If anything, he was often ahead of the news, not behind it. Consider a story he wrote in 1969, one that helped get New York going when the magazine was barely a year old. It’s called “Brooklyn: The Sane Alternative,” and to say that it’s prescient does not begin to describe it. Hamill had grown up in Park Slope when it was a slum, its brownstones growing shabby. Twenty-five years later, he walked through his old neighborhood and saw something afoot:

The Brooklyn I came home to has changed … People who have been driven out of the Village and Brooklyn Heights by the greed of real-estate operators are learning that it is not yet necessary to decamp for Red Bank or Garden City … Hundreds of people are discovering that Brooklyn has become the Sane Alternative: a part of New York where you can live a decent urban life without going broke, where you can educate your children without having the income of an Onassis, a place where it is still possible to see the sky, and all of it only 15 minutes from Wall Street. The Sane Alternative is Brooklyn.
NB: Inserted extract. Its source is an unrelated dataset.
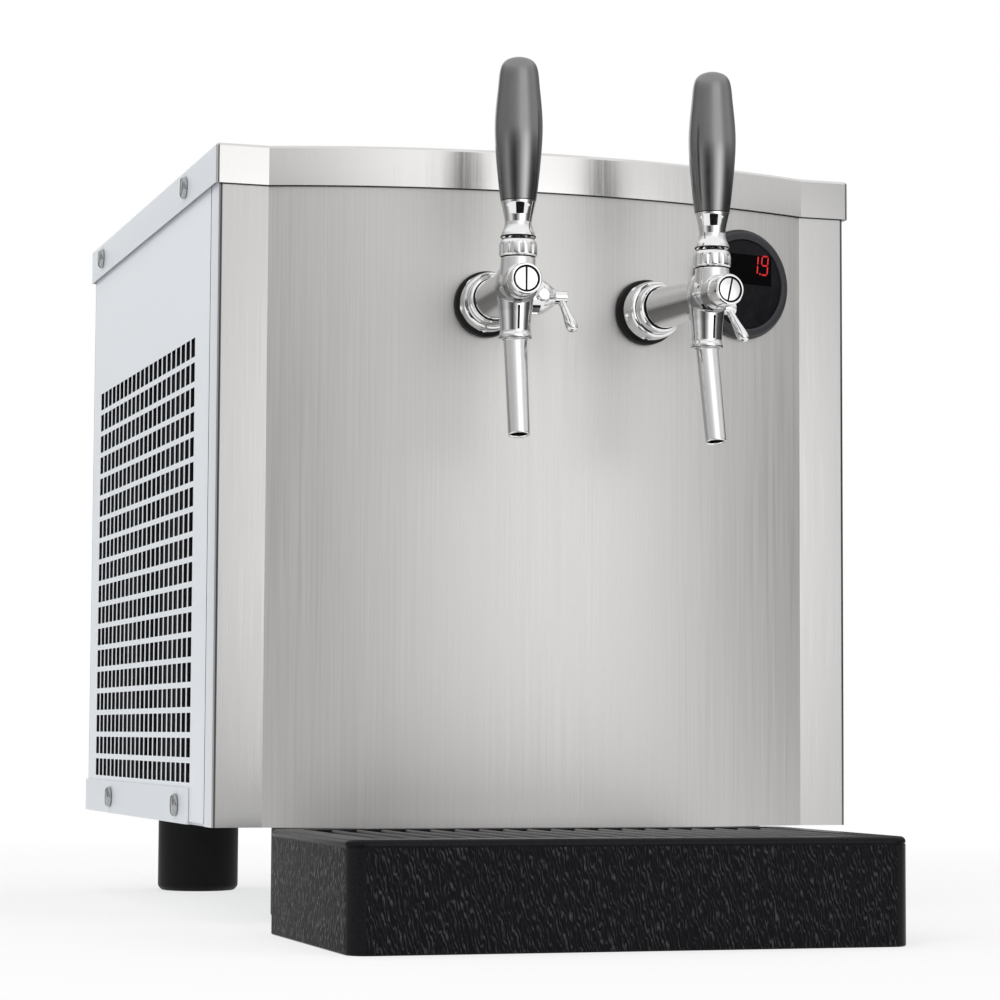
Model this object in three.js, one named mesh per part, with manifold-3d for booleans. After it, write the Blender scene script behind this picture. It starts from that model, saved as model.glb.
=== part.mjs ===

People were still publishing versions of that paragraph in 1979, and 1989, and 1999, and 2009, changing little besides the apartment prices. And it’s not the only one that was ahead of its time: In “The Revolt of the Working-Class Voter,” from the same year, he painted a picture of blue-collar white resentment that could very well be about the 2016 Trump voter, as he heard men in bars griping about the mayor and cursing their Black neighbors.

Photo: New York Magazine

He gave up going to bars eventually — he quit booze in 1972 — and the before-and-after memoir he wrote, A Drinking Life, was one of his masterpieces. (Why’d he stop drinking? “I have no talent for it.”) As was North River, a novel of the Lower East Side during the Depression. For a Hamill amuse-bouche, though, you might try an oddball, a small book he published in 1998 called Why Sinatra Matters. It’s different from all the other Sinatra biographies, which are packed with recording sessions and gossip-column feuds and stomping out on Ava Gardner; Hamill instead talks a lot about the listeners, the teenagers who found in Frankie a pop star who understood the simultaneous closeness and loneliness of immigrant city life. As Hamill once explained it pithily, when the big hit on the radio was “Mule Train,” he and his friends were a lot more familiar with the D train. Hamill: one of us.